Exception/Error division in D

Jacob Carlborg doob at me.com
Thu May 31 00:35:31 PDT 2012


On 2012-05-31 08:39, Jonathan M Davis wrote:

> No. I haven't been arguing that. It's not particularly safe to catch Errors,
> but they're catchable on purpose. It's catching and _handling_ an Error that's
> generally a bad idea - that and continuing to execute after catching the Error
> rather than letting the program terminate. It may be appropriate in very rare
> examples where the programmer knows what they're doing, but in general,
> catching them to do much beyond print out additional information or maybe do
> some absolutely critical cleanup is a bad idea.
>
> The real question is whether any cleanup should be attempted on Error (i.e.
> destructors, scope statements, and finally blocks).
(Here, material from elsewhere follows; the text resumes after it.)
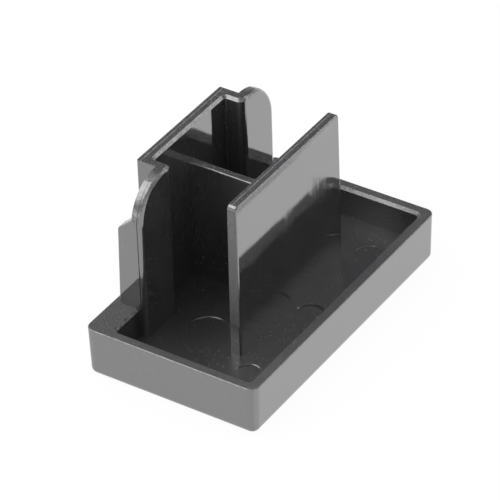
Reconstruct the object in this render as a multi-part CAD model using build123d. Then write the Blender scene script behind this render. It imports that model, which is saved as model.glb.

Running that code is risky
> when an Error occurs, because the program is in an invalid state. It's
> possible that running it could actually do damage of some variety, depending
> on the state of the program and what the cleanup does. But skipping all of
> that cleanup can be a problem too, since that cleanup generally needs to be
> done. Depending on what the Error was, the cleanup may actually work and
> therefore leave the program in a less invalid state. So, it's a question of
> whether attempting cleanup in an invalid state or skipping cleanup in an
> invalid state is riskier. Per Walter, there's no guarantee that that cleanup
> will occur, but with the current implementation it almost always does.

Ok, I'm sorry if I misunderstood you or confused you with someone else.